# Sweet potato wedges tips



## DeusXM (Apr 5, 2016)

Anyone got any tips for cooking sweet potato wedges? I've got the basic principles down right (chop, chuck in a bag with oil and seasoning, shake and then bake for 30 mins) but I find that they always either come out a bit 'soggy' - I'd sort of like a bit more crispness like regular potato wedges but there doesn't seem to be a point where they crisp up. I've tried using a hotter over for a longer time but the result is they just go a bit blackened on the edges (which does in fairness make them look really good) but they're still just a bit mushy overall.

Any ideas, or this is this something that's inherent to the structure of sweet potato?


----------



## Annette (Apr 5, 2016)

Could be you're maybe using too much oil? I dont find mine go soggy, but i just drizzle a little bit of oil over the top just before bunging them in a (pretty) hot oven (220c usually). What kind of oven is it? I have a fan electric, which can dry things out more, perhaps?


----------



## Lynn Davies (Apr 5, 2016)

Slimming world trick here - not tried it but they say to coat the chips in beaten egg white first.


----------



## grovesy (Apr 5, 2016)

I just use the spray oil on mine.


----------



## Confusingtheblues (Apr 5, 2016)

DeusXM said:


> Anyone got any tips for cooking sweet potato wedges? I've got the basic principles down right (chop, chuck in a bag with oil and seasoning, shake and then bake for 30 mins) but I find that they always either come out a bit 'soggy' - I'd sort of like a bit more crispness like regular potato wedges but there doesn't seem to be a point where they crisp up. I've tried using a hotter over for a longer time but the result is they just go a bit blackened on the edges (which does in fairness make them look really good) but they're still just a bit mushy overall.
> 
> Any ideas, or this is this something that's inherent to the structure of sweet potato?
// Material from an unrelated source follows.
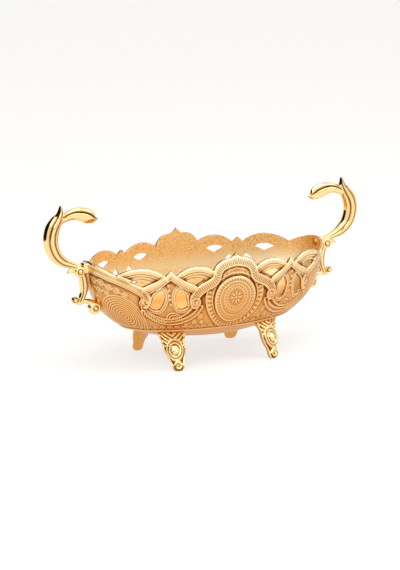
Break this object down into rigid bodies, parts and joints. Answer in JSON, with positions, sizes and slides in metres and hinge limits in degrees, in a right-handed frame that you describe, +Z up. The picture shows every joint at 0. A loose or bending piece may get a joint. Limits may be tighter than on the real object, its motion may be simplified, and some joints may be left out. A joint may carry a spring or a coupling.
{
  "type": "footed chocolate dish",
  "caption": "Boat-shaped footed sweet dish with a pierced scalloped rim, raised scroll work and an upswept scroll handle at each end.",
  "frame": {"origin": "on the ground under the middle of the bowl", "axes": "+X along the bowl towards the right handle, -Y is the front, +Z up"},
  "size_m": [0.2998, 0.1152, 0.1427],
  "materials": {
    "gilt_bowl": "satin gilt casting",
    "gilt_foot": "polished gilt casting",
    "gilt_handle": "polished gilt casting",
    "gilt_screw": "plated"
  },
  "bodies": {
    "root": {"bowl": "gilt_bowl", "front_left_foot": "gilt_foot", "front_right_foot": "gilt_foot", "rear_left_foot": "gilt_foot", "rear_right_foot": "gilt_foot", "left_handle": "gilt_handle", "right_handle": "gilt_handle", "foot_screws": "gilt_screw", "handle_screws": "gilt_screw"}
  },
  "joints": []
}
Inherent, I suspect.  If I was a carboholic, I would suggest coating in cornflour (or almond flour) or eggwhite or yolk.


----------



## GregP (Apr 7, 2016)

Cook them on a wire rack so that air circulates all the way around them, keeps them crispy!


----------



## KookyCat (Apr 7, 2016)

Yes, wire rack, skins on, bit of salt and not too much oil (they absorb oil), and they come out crispier.  Or you can flash fry them first so they develop a "skin" they come out crispier then too.  My preferred option if not using a wire rack is hot oil, like a roastie, never put them in cold oil, always have the oil hot which has the same effect as the flash fry.  Happy wedging


----------



## AlisonM (Apr 7, 2016)

Spray oil and wire rack here. Works every time for me.


----------



## Carolg (Apr 9, 2016)

Spray oil, wire rack and halogen oven


----------



## Mark Parrott (Apr 9, 2016)

Or get a deep fat fryer & fill it with lard & fry them.


----------



## lucy123 (Apr 9, 2016)

I use an air fryer - perfect every time.


----------



## Mark Parrott (Apr 9, 2016)

Must invest in one of them.


----------



## lucy123 (Apr 9, 2016)

I got mine for practically nothing by boosting my Tesco clubcards,,   I didn't go for the actifry but the cheaper Phillips is brilliant - still 1tsp oil for chips - but I often just fry stuff with no oil.  Good for steaks , mushrooms, chips, wedges,roasties.  they are quite big though but it is one appliance I never put away.


----------



## Mark Parrott (Apr 9, 2016)

Thats why I havent bought one yet. No where to put one.


----------



## lucy123 (Apr 9, 2016)

Mark Parrott said:


> Thats why I havent bought one yet. No where to put one.


I would make room Mark - they are a godsend for saving time but eating healthy. You don't have to stand and watch whilst things cook - just put the basket in and away you go.  I would say about the size of a bread maker.


----------



## Mark Parrott (Apr 9, 2016)

I'll move the juicer.


----------



## Mark Parrott (Apr 9, 2016)

Ive bought one. Its red so will match our other appliances.


----------



## lucy123 (Apr 9, 2016)

I am sure you will get the use out of it. Which make did you get?


----------



## Mark Parrott (Apr 9, 2016)

It's Cook Essentials. Only a cheapie but not too big so should fit where our deep fat fryer currently sits.


----------